2) Fonder, dans le contexte socio-politico-culturel de ces derniers temps, un tel Institut, était une gageure, une création intempestive. J’ai déjà analysé, dans plusieurs textes, dans plusieurs livres, le contexte socio-politico-culturel que je viens d’évoquer. Disons ici, rapidement, que c’est un contexte où, sans avoir rien appris, sans vouloir rien comprendre, tout le monde se sent le droit d’avoir une opinion. D’où un bavardage infini, une dégradation progressive de l’esprit, un délitement général. Comme je l’ai indiqué au début de ce texte, dans les temps récents, deux mouvements ont essayé de s’opposer à cet état de choses : le surréalisme et le situationnisme. On sait les réactions qu’ils ont rencontrées de la part de l’intelligentsia établie. Non seulement ils allaient vigoureusement à contre-courant de l’époque, mais, horribile dictu, ils pratiquaient, au besoin, l’exclusion. S’ils ne l’avaient pas fait, le surréalisme serait représenté aujourd'hui par le pitre Salvador Dali, et le situationnisme aurait fini par n’être qu’un vague spontanéisme allié à une flanocherie urbaine.

Sur un plan de l’esprit moins vif, néanmoins d’une valeur certaine, si les animateurs principaux de l’École des Annales (Lucien Febvre, Fernand Braudel…), travaillant sur la notion d’histoire longue, n’avaient pas eu la sagesse de créer, pour la soutenir, une structure institutionnelle durable, celle de la 5e section de l’École pratique des hautes études, doublée de la Maison des sciences de l’homme, ce courant de pensée aux longues idées n’aurait pas duré longtemps, il se serait perdu dans des institutionalisations de moindre envergure. De même, quand Alfred Korzybski fonde The Institute of General Semantics, ce n’était pas pour freiner l’intelligence, c’était pour la libérer et la développer, avec précision et puissance. Dans tous ces cas il ne s’agit pas d’institutions au sens banalement sociologique du mot mais d’institutiones au sens principiel. Quintillien a composé Institutio Oratoria (l’éducation d’un orateur). Dans l’Institut international de géopoétique, on s’occupe d’institutio geopoetica.

3) Si la fondation de l’Institut était une gageure, l’extension sous une forme archipélagique que j’ai lancée quelques années après, l’était encore plus. Comme je l’ai dit plusieurs fois : risque d’ambitions personnelles et de dilution progressive de l’idée. En bon démocrate (sans illusions), j’étais prêt à prendre ce risque.
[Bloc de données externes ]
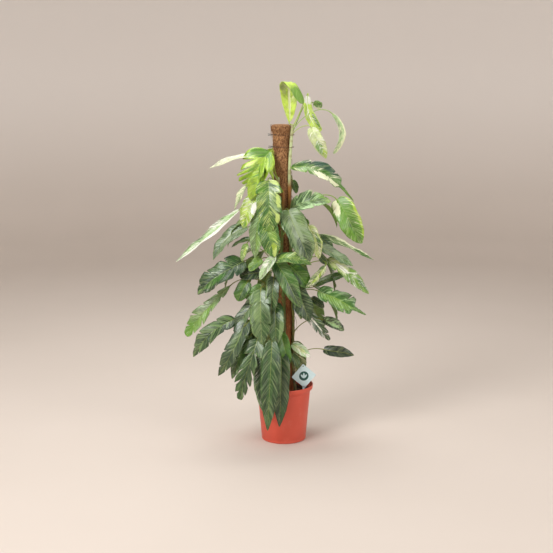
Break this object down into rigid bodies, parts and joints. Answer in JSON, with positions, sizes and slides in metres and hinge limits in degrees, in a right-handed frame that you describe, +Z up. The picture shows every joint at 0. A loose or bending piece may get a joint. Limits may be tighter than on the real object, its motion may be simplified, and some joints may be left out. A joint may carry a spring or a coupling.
{
  "type": "potted climbing plant",
  "caption": "Tall potted climbing aroid with variegated, partly cut leaves, trained up a coir pole in a tapered nursery pot, with a plain plant label in the soil.",
  "frame": {"origin": "middle of the pot's flat underside", "axes": "+Z up along the plant, -Y the side the picture shows, +X to the right as it is seen from there"},
  "size_m": [0.8024, 0.4286, 1.4602],
  "materials": {
    "pot": "smooth terracotta-red plastic with a low sheen",
    "soil": "dark damp potting soil with bark and pale grains",
    "core": "plain round stake",
    "coir": "rough brown coir fibre",
    "vine": "glossy leaves, green with cream and lime markings",
    "wire": "dark coated tie wire",
    "label": "pale card-like plastic with a plain dark motif"
  },
  "bodies": {
    "root": {"pot": "pot", "soil": "soil", "pole_core": "core", "coir_sleeve": "coir", "vine_right": "vine", "vine_left": "vine", "vine_front": "vine", "vine_back": "vine", "tie_upper": "wire", "tie_lower": "wire", "plant_label": "label"}
  },
  "joints": []
}
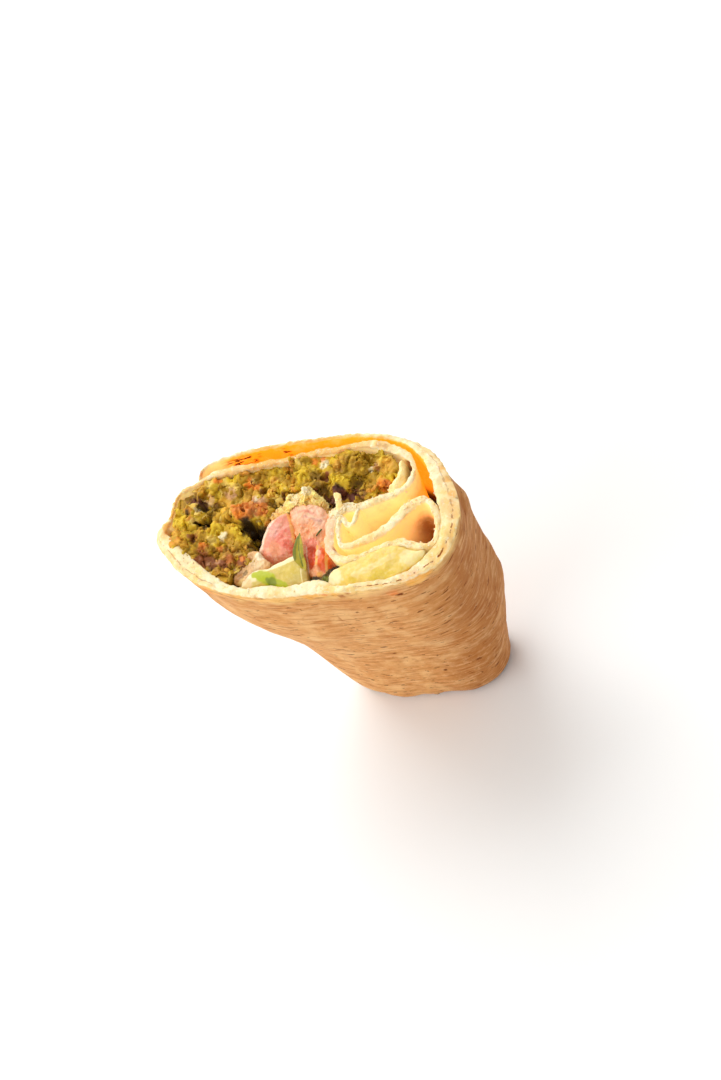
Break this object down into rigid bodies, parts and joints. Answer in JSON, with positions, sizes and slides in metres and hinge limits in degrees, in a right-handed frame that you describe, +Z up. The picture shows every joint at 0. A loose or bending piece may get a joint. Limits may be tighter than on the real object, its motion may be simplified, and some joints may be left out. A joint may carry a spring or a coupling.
{
  "type": "falafel wrap half",
  "caption": "Half of a falafel wrap: a rolled flatbread standing on its folded end, cut face up, filled with falafel, tomato, cucumber, herbs, sauce and shreds.",
  "frame": {"origin": "centre of the footprint on the surface that the folded end stands on", "axes": "+Z up towards the cut face, X along the oval section, Y across it"},
  "size_m": [0.0798, 0.0432, 0.0883],
  "materials": {
    "flatbread": "matt toasted wheat sheet, cream at the cut",
    "falafel": "rough crumb, olive inside and brown at the crust",
    "tomato": "moist cut flesh",
    "cucumber": "moist cut flesh with a green skin",
    "sauce": "soft creamy gloss",
    "shreds": "moist pale shreds",
    "herb": "soft satin leaf",
    "dark_herb": "soft satin leaf in shade"
  },
  "bodies": {
    "root": {"flatbread": "flatbread", "falafel_upper": "falafel", "falafel_lower": "falafel", "tomato_left": "tomato", "tomato_right": "tomato", "cucumber_chunk": "cucumber", "cucumber_slice": "cucumber", "sauce": "sauce", "shreds": "shreds", "herb_leaf": "herb", "dark_leaf": "dark_herb"}
  },
  "joints": []
}
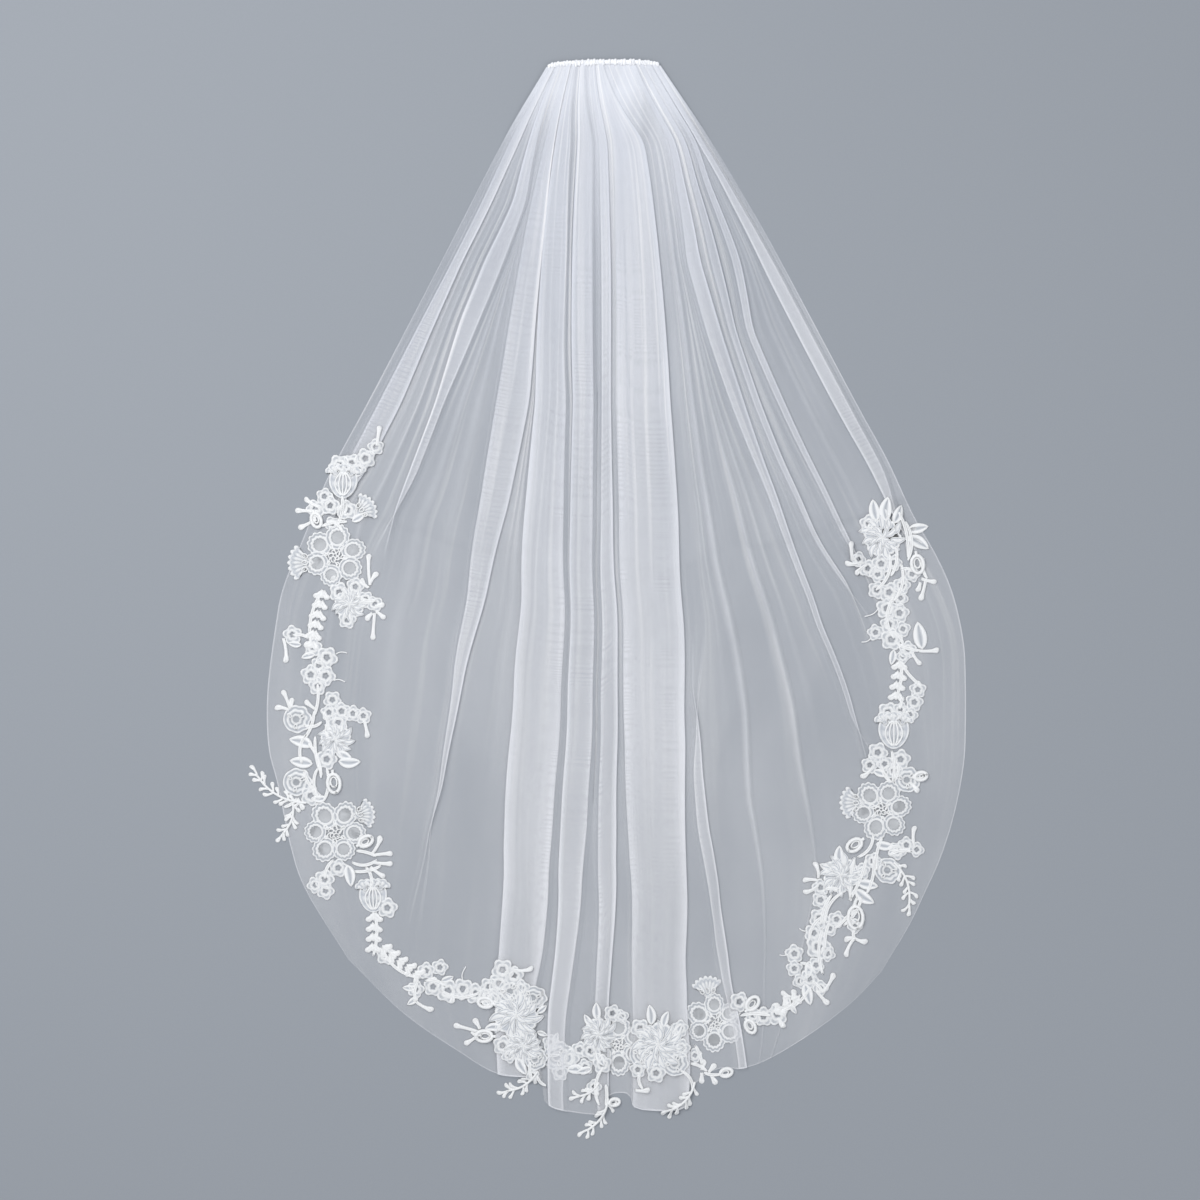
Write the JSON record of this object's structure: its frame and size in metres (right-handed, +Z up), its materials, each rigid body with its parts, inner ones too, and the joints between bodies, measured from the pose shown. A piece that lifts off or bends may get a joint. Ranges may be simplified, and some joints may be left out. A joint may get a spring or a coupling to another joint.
{
  "type": "bridal veil",
  "caption": "One-tier bridal veil of soft white tulle with a corded floral lace edging and a gathered comb heading, laid flat with its folds on a surface.",
  "frame": {"origin": "middle of the veil's footprint, on the surface it lies on", "axes": "+Y from the hem to the gathered heading, +X to the right as it is seen from above, +Z up out of the surface"},
  "size_m": [0.6288, 0.9452, 0.0072],
  "materials": {
    "tulle": "sheer fine hexagonal net with a faint sheen, denser where it lies in layers",
    "lace": "matt corded floral lace with raised outlines",
    "clear_plastic": "clear moulded comb"
  },
  "bodies": {
    "root": {"tulle_panel": "tulle", "heading_gathers": "tulle", "comb": "clear_plastic", "lace_left": "lace", "lace_fold_a": "lace", "lace_fold_b": "lace", "lace_fold_c": "lace", "lace_between_folds": "lace", "lace_fold_d": "lace", "lace_right_flower": "lace", "lace_right": "lace"}
  },
  "joints": []
}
Étant entendu que les divers groupes (îles et îlots) travailleraient dans le cadre d’une « autonomie responsable », dans le respect du rapport Institut-archipel et de l’idée (théorie-pratique) géopoétique.
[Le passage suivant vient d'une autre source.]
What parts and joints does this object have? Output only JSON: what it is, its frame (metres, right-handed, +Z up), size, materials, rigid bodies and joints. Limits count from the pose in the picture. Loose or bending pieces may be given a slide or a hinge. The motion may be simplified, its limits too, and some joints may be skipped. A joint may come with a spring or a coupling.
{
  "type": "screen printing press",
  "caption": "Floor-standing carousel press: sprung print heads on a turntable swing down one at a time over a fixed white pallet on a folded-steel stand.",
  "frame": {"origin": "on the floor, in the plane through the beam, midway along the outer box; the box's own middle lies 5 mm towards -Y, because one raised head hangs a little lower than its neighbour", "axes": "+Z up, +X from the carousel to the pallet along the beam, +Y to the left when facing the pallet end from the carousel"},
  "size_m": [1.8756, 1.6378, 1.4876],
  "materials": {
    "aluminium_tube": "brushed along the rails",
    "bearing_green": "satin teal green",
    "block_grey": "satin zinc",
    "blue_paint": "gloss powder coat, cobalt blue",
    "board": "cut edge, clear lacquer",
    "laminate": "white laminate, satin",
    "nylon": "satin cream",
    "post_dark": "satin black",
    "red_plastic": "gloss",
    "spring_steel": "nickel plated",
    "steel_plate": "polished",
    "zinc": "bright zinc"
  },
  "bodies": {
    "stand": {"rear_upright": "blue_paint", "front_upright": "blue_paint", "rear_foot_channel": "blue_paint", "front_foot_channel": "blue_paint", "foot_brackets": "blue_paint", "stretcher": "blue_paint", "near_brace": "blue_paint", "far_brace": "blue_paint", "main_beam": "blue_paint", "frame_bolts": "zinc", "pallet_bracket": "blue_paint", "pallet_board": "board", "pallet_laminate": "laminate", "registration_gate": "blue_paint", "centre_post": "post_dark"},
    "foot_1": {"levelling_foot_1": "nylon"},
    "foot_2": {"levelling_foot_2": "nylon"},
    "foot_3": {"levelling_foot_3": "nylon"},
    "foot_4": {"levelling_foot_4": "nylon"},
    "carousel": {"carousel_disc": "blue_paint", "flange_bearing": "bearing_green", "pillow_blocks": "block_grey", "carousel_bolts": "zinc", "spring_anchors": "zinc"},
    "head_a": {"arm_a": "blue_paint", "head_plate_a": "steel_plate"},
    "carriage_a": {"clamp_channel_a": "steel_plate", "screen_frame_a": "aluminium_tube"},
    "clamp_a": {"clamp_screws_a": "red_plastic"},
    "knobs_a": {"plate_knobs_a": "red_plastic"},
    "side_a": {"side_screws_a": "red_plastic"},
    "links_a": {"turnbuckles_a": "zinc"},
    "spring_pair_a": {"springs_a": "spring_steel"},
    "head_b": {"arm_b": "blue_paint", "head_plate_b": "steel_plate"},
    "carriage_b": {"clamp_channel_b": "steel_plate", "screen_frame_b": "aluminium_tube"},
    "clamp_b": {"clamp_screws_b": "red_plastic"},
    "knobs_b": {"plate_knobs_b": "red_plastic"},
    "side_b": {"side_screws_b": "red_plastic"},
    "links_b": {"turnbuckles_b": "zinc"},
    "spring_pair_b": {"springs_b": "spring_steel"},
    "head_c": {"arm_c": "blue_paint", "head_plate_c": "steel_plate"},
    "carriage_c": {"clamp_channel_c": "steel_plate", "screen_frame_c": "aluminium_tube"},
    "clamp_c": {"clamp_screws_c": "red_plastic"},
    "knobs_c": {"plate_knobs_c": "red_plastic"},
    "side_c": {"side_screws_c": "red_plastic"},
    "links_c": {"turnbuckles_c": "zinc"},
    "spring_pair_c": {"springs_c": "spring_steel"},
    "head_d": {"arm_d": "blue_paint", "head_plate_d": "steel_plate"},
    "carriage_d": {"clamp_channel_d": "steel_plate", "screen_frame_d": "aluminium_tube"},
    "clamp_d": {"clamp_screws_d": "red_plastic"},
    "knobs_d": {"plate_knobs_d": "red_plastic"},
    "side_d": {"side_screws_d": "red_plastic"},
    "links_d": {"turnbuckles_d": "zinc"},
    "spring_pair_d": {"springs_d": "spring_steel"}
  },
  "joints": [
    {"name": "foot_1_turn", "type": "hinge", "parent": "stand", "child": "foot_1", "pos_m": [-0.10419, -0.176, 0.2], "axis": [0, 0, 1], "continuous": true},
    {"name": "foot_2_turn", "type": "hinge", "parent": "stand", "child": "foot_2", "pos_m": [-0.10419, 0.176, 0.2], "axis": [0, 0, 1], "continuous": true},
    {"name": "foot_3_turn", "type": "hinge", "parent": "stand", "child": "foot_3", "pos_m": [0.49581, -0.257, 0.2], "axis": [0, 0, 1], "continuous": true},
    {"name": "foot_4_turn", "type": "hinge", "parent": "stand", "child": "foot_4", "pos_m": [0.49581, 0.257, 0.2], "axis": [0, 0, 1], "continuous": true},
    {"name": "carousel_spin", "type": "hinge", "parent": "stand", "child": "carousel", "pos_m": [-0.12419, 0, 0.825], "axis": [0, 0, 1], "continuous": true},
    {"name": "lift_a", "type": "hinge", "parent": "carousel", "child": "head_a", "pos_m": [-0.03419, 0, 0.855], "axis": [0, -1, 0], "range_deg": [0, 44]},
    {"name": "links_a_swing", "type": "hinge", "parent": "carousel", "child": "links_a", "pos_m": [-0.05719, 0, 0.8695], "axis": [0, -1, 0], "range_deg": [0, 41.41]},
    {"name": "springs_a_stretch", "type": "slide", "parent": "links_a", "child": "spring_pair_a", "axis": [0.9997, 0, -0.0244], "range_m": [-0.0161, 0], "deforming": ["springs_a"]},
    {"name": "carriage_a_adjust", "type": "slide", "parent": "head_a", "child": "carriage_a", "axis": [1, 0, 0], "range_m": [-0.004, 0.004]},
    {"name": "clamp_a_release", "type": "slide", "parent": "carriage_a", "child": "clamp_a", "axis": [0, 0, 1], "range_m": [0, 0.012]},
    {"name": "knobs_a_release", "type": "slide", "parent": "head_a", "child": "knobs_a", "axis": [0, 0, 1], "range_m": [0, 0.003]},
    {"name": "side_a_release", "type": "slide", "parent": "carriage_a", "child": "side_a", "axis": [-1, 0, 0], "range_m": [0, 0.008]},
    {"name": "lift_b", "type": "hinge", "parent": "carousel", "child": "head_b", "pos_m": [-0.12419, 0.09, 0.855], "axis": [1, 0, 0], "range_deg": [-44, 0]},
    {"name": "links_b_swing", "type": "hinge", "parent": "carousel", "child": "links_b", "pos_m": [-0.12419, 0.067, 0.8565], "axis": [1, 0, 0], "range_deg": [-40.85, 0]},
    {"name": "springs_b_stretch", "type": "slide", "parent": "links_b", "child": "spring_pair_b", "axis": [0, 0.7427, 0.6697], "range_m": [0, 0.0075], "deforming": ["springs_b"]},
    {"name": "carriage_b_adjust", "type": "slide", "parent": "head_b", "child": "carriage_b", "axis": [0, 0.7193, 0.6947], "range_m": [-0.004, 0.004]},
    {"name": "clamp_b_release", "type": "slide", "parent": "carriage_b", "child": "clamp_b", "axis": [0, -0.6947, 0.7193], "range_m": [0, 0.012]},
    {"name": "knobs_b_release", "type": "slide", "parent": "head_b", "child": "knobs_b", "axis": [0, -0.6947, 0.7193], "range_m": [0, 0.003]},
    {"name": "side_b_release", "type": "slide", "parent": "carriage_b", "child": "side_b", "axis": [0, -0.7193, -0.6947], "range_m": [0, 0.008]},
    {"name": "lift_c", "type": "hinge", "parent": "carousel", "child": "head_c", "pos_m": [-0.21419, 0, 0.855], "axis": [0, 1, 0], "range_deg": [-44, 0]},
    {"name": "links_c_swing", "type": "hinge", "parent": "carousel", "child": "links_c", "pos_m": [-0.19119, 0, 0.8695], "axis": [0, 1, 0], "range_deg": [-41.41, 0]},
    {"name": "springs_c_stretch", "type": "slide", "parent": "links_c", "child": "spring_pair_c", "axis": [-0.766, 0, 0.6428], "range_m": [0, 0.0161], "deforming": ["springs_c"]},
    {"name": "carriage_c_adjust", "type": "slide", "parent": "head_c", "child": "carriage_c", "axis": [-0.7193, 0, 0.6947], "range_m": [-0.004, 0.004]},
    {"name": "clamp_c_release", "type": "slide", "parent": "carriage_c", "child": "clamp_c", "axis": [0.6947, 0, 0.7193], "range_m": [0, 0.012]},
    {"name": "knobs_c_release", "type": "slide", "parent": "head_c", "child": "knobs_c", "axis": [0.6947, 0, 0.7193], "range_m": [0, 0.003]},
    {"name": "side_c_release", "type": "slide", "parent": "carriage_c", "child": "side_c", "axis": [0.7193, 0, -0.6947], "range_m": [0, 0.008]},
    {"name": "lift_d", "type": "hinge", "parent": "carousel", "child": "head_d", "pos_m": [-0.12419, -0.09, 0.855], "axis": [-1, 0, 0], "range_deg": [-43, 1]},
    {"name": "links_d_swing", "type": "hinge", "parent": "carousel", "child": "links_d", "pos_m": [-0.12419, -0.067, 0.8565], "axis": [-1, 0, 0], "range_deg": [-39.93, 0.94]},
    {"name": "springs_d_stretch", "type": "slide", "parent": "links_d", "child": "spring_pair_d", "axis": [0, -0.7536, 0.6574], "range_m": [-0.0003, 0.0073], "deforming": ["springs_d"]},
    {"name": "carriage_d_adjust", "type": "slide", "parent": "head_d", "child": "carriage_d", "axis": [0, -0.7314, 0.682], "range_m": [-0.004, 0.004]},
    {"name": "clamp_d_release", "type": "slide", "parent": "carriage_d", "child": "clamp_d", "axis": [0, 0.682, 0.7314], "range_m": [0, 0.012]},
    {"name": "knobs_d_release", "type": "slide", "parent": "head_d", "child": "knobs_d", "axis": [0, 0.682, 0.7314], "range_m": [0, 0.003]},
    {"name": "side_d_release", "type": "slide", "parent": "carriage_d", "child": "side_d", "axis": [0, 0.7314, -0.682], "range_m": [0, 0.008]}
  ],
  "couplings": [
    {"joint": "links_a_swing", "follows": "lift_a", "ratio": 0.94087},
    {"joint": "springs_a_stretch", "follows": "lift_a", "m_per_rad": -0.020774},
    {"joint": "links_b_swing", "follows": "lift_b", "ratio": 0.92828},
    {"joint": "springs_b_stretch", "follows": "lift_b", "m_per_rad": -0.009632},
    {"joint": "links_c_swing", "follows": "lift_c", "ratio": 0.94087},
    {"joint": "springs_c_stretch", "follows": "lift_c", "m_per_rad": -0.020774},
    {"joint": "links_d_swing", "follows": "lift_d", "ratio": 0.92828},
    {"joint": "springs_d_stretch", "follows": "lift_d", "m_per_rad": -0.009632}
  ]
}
Si l’attention de l’Institut s’est portée exclusivement ces temps-ci sur le groupe québécois, La Traversée, c’est parce que ces principes n’ont pas été respectés. Dans mon allocution de l’Assemblée générale, je cite une phrase que j’ai captée lors du colloque de juin 2014 prononcée par une Québécoise membre de la Traversée : « L’Institut, c’est les Français, la géopoétique, c’est nous. » Une attitude confirmée par l’actuel président de la Traversée (lucide, peut-être même auto-critique) : « L’Institut est au bout d’une route qu’ils n’ont pas encore empruntée » (ceci après onze ans d’existence). À cela, on peut ajouter le fait qu’un certain nombre des membres de la Traversée ont renvoyé au secrétariat de l’Institut leur convocation à  l’assemblée générale, en disant qu’ils ne connaissaient pas l’Institut.
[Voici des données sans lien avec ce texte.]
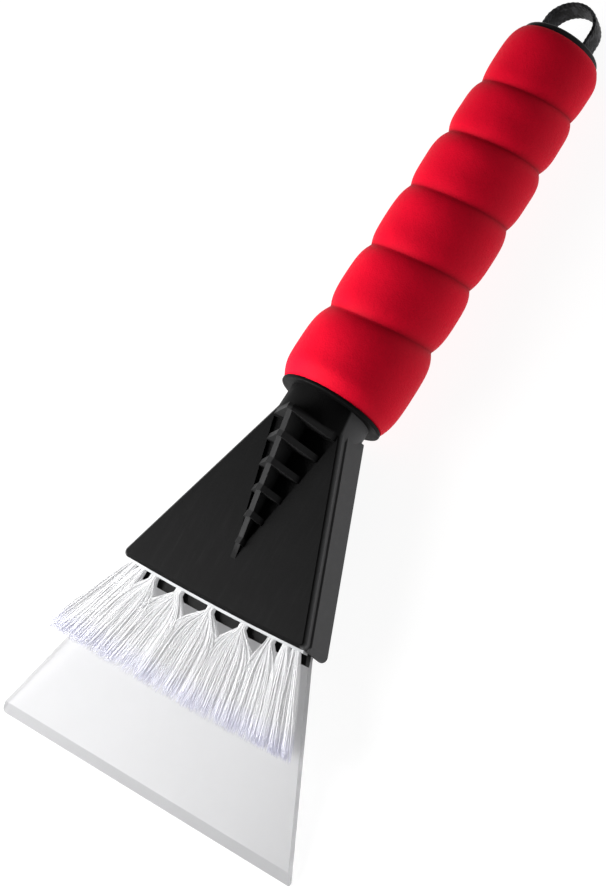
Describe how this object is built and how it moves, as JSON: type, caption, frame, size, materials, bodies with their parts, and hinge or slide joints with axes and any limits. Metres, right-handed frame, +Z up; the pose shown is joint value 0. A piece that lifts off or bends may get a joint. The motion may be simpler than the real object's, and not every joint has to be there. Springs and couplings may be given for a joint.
{
  "type": "windshield ice scraper",
  "caption": "Hand ice scraper: lobed foam grip with a webbing hang loop, a flared ribbed head, a row of clear bristle tufts and a wide clear flared blade with a bevelled edge.",
  "frame": {"origin": "on the surface the scraper lies on, under the middle of its bounding box", "axes": "+X is to the right when the blade points away from the holder, +Y runs from the blade to the hang loop, +Z is up, on the ribbed deck side"},
  "size_m": [0.1176, 0.2846, 0.0423],
  "materials": {
    "foam": "matt closed-cell foam with a fine leathery grain",
    "tube": "smooth extruded plastic",
    "trim_plastic": "satin moulded plastic",
    "head_plastic": "fine spark-eroded matt texture",
    "backing_plastic": "smooth milky plastic",
    "bristle": "clear drawn filaments, slightly cloudy in bulk",
    "blade_plastic": "clear polished plastic",
    "steel": "bright zinc plate",
    "webbing": "coarse plain-woven webbing"
  },
  "bodies": {
    "tool": {"foam_grip": "foam", "handle_tube": "tube", "collar": "trim_plastic", "grip_pin": "steel", "head_shell": "head_plastic", "brush_backing": "backing_plastic", "tuft_1": "bristle", "tuft_2": "bristle", "tuft_3": "bristle", "tuft_4": "bristle", "tuft_5": "bristle", "tuft_6": "bristle", "tuft_7": "bristle", "tuft_8": "bristle", "tuft_9": "bristle", "tuft_staples": "steel", "lower_lip": "head_plastic", "blade": "blade_plastic", "blade_screws": "steel", "end_cap": "trim_plastic", "loop_pin": "steel"},
    "loop": {"hang_loop": "webbing", "loop_spool": "trim_plastic"}
  },
  "joints": [
    {"name": "loop_swing", "type": "hinge", "parent": "tool", "child": "loop", "pos_m": [0, 0.12244, 0.01622], "axis": [0, 0.0426, 0.9991], "range_deg": [-20, 20]}
  ]
}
Et puis il y a eu le livre de Rachel Bouvet, qui se veut programmatique pour l’avenir de la géopoétique. A. parle du « stupéfiant amalgame entre la critique d’un livre et l’excommunication d’un groupe (de soixante personnes) qui n’en est même pas l’auteur. » Passons sur l’amalgame sémantique entre « exclusion » et « excommunication », prolongée plus loin par la référence à l’Inquisition, pour maintenir la question dans un contexte idéationnel moins encombré. Certes, le livre Vers une approche géopoétique n’a pas été écrit par les « soixante membres » de la Traversée, mais Bouvet, ex-présidente du groupe québécois, parle au nom de la Traversée, et si, comme je l’ai dit dans mon allocution, je pense que certains individus parmi les membres de la Traversée pourraient ne pas s’y reconnaître, ce livre reflète manifestement l’attitude et la conception des choses qui prévalent de manière générale dans le groupe québécois. D’où la nécessité d’une critique radicale et d’une décision ferme et claire.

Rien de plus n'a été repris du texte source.